Leidenschaftlich wies der Anwalt auf die Gefahren hin, die von der „Gülen-Sekte“ausgingen, von deutschen Medien und der Politik jedoch nicht gesehen würden. Er persönlich sei während seines Studiums von Gülen-Anhängern über Jahre „penetrant“gedrängt worden, sich ihnen anzuschließen. Um zu verdeutlichen, dass Rahmi T. lediglich für Aufklärung sorgen wollte, verlas er die zentrale Predigt Fethullah Gülens. Mit dieser hatte der Gründer der Gülen-Bewegung seine Anhänger 1999 zur sukzessiven Übernahme des türkischen Staates aufgerufen. Und dafür, warnte der Anwalt, brauchten sie Bildungsinstitutionen wie Kindergärten und Schulen: „Aus den Kindern können dann Terroristen werden. In der Türkei war das so, wer weiß, was in Deutschland noch passieren wird.“
Die türkische Politik und große Teile der Zivilgesellschaft nennen die Bewegung des konservativen Predigers Fethullah Gülen kurz „Fetö-Terrororganisation“. Parteiübergreifend herrscht Einigkeit, dass der erfolglose Putsch 2016 auf das Konto der weltweiten Anhängerschaft dieses Imams geht. Seither treibt der Staat systematisch die Verfolgung und Enteignung der Gülen-Sympathisanten voran.

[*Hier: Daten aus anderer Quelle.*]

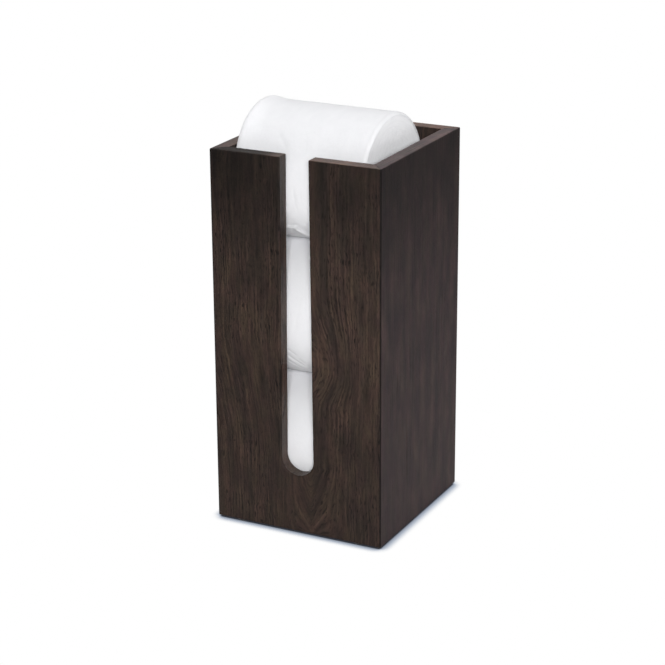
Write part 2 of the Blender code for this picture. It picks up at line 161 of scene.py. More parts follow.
class Nodes:
    """Nodes under construction: each call adds some to the tree and gives their outlet."""

    def __init__(self, tree):
        self.tree = tree

    def add(self, kind, **settings):
        node = self.tree.nodes.new("ShaderNode" + kind)
        for setting, value in settings.items():
            setattr(node, setting, value)
        return node

    def feed(self, inlet, value):
        """Links an amount or outlet to an inlet, or writes a plain value in it."""
        if isinstance(value, Amount):
            self.tree.links.new(value.outlet, inlet)
        elif isinstance(value, bpy.types.NodeSocket):
            self.tree.links.new(value, inlet)
        else:
            inlet.default_value = value

    def work(self, operation, *values, clamped=False):
        """Arithmetic by a Math node."""
        node = self.add("Math", operation=operation, use_clamp=clamped)
        for inlet, value in zip(node.inputs, values):
            self.feed(inlet, value)
        return Amount(self, node.outputs[0])

    def soft_step(self, value, low, high):
        """0 below low, 1 above high, and 3t^2 - 2t^3 of the share t between."""
        node = self.add("MapRange", interpolation_type="SMOOTHSTEP")
        self.feed(node.inputs[0], value)
        node.inputs[1].default_value = low
        node.inputs[2].default_value = high
        return Amount(self, node.outputs[0])

    def parts(self, outlet):
        """The three parts of a vector."""
        split = self.add("SeparateXYZ")
        self.tree.links.new(outlet, split.inputs[0])
        return [Amount(self, part) for part in split.outputs]

    def place(self):
        """Across, deep and up in millimetres, from the piece's own coordinates."""
        return [part * 1000.0 for part in self.parts(self.add("TexCoord").outputs["Object"])]

    def attribute(self, name):
        """The three numbers that a piece's own point attribute carries."""
        return self.parts(self.add("Attribute", attribute_name=name).outputs["Vector"])

    def facing_up(self):
        """1 where the surface faces up, 0 where it is upright, -1 where it faces down."""
        return self.parts(self.add("NewGeometry").outputs["True Normal"])[2]

    def rays(self):
        """1 for rays straight from the camera, and 1 for rays off gloss or through glass."""
        path = self.add("LightPath")
        straight, glossy, through = (
            Amount(self, path.outputs["Is " + kind + " Ray"]) for kind in ("Camera", "Glossy", "Transmission")
        )
        return straight, self.work("MAXIMUM", glossy, through)

    def vector(self, *values):
        node = self.add("CombineXYZ")
        for inlet, value in zip(node.inputs, values):
            self.feed(inlet, value)
        return node.outputs[0]

    def noise(self, *values, detail=2.0, rough=0.5, swirl=0.0):
        """Soft noise from 0 to 1 about 0.5, one lump to a unit of each value."""
        node = self.add("TexNoise")
        self.tree.links.new(self.vector(*values), node.inputs["Vector"])
        node.inputs["Scale"].default_value = 1.0
        node.inputs["Detail"].default_value = detail
        node.inputs["Roughness"].default_value = rough
        node.inputs["Distortion"].default_value = swirl
        return Amount(self, node.outputs["Fac"])

    def shades(self, amount, *stops):
        """A ramp of colours over an amount."""
        node = self.add("ValToRGB")
        self.feed(node.inputs[0], amount)
        elements = node.color_ramp.elements
        for index, (at, colour) in enumerate(stops):
            element = elements[index] if index < 2 else elements.new(at)
            element.position = at
            element.color = (*colour, 1.0)
        return node.outputs[0]

    def mixed(self, share, low, high, how="MIX"):
        """Two colours mixed by a share."""
        node = self.add("Mix", data_type="RGBA", blend_type=how)
        self.feed(node.inputs[0], share)
        for inlet, colour in ((node.inputs[6], low), (node.inputs[7], high)):
            self.feed(inlet, (*colour, 1.0) if isinstance(colour, tuple) else colour)
        return node.outputs[2]

    def scaled(self, colour, amount):
        """A colour made lighter or darker by an amount."""
        node = self.add("VectorMath", operation="SCALE")
        self.feed(node.inputs[0], colour)
        self.feed(node.inputs["Scale"], amount)
        return node.outputs[0]

    def relief(self, height, distance, under=None):
        """A bumped normal, from a height share and its full height in metres."""
        node = self.add("Bump")
        node.inputs["Strength"].default_value = 1.0
        node.inputs["Distance"].default_value = distance
        self.feed(node.inputs["Height"], height)
        if under is not None:
            self.tree.links.new(under, node.inputs["Normal"])
        return node.outputs[0]

    def show(self, share, lit, seen, output):
        """Sends one shader to the output where the share is 0, and the other where it is 1."""
        both = self.add("MixShader")
        self.feed(both.inputs[0], share)
        self.tree.links.new(lit.outputs[0], both.inputs[1])
        self.tree.links.new(seen.outputs[0], both.inputs[2])
        self.tree.links.new(both.outputs[0], self.tree.nodes[output].inputs["Surface"])


class Finish(Nodes):
    """A material under construction, with one shader."""

    def __init__(self, name):
        self.material = bpy.data.materials.new(name)
        self.material.use_nodes = True
        super().__init__(self.material.node_tree)
        self.shader = self.tree.nodes["Principled BSDF"]

    def set(self, **values):
        """Writes or links the shader's inlets; an underscore stands for a space."""
        for name, value in values.items():
            self.feed(self.shader.inputs[name.replace("_", " ")], value)


def across_and_deep(side, x, y):
    """The place across a board and the depth under its outer face, in mm."""
    across, through = (x, y) if side in ("front", "back") else (y, x)
    return across, through + BOARD_FACE if side in ("front", "left") else BOARD_FACE - through


def figure_lines(finish, lines, across, up):
    """The figured board's growth lines, and the share of the place beside the slot.

    That share is a bell about 25 mm right of the middle, and there the lines bow to the right
    by up to 13.5 mm. Left of 12 mm they crowd together towards the floor. With d the distance
    to that place, the lines are then those of sqrt(d^2 + 1.4), plus 0.36 of the drop below a
    height of 56 mm, under a bell of d: so they meet in points under the slot.
    """
    from_slot = (across - 25.0) / 20.0
    beside = finish.work("EXPONENT", from_slot * from_slot * -1.0)
    bow = up.smooth(105.0, 136.0) * (1.0 - up.smooth(139.0, 196.0)) * 13.5
    lean = (1.0 - up.smooth(60.0, 165.0)) * 0.26
    centred = lines - 12.0
    left_of = finish.work("MINIMUM", centred, 0.0)
    leaning = centred + left_of * lean - beside * bow
    under = finish.work("MAXIMUM", 56.0 - up, 0.0) * 0.36
    below = finish.work("EXPONENT", leaning * leaning * -0.0035)
    return finish.work("SQRT", leaning * leaning + 1.4) + under * below, beside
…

Der Prozess zeigt: Deutsch-türkische Medien machen das auch in Augsburg zu ihrer Sache. Mit Folgen für die Betroffenen. Der ehemalige Frohsinn-Geschäftsführer Mustafa Güngör, der im letzten Jahr die Anzeige gegen den Sender erstattete, steht mit fünf weiteren Augsburgern auf einer der Wunsch-Auslieferungslisten des türkischen Geheimdienstes. Das Landeskriminalamt informierte sie vorsorglich. In die Heimat ihrer Eltern reisen die sechs seither nicht mehr.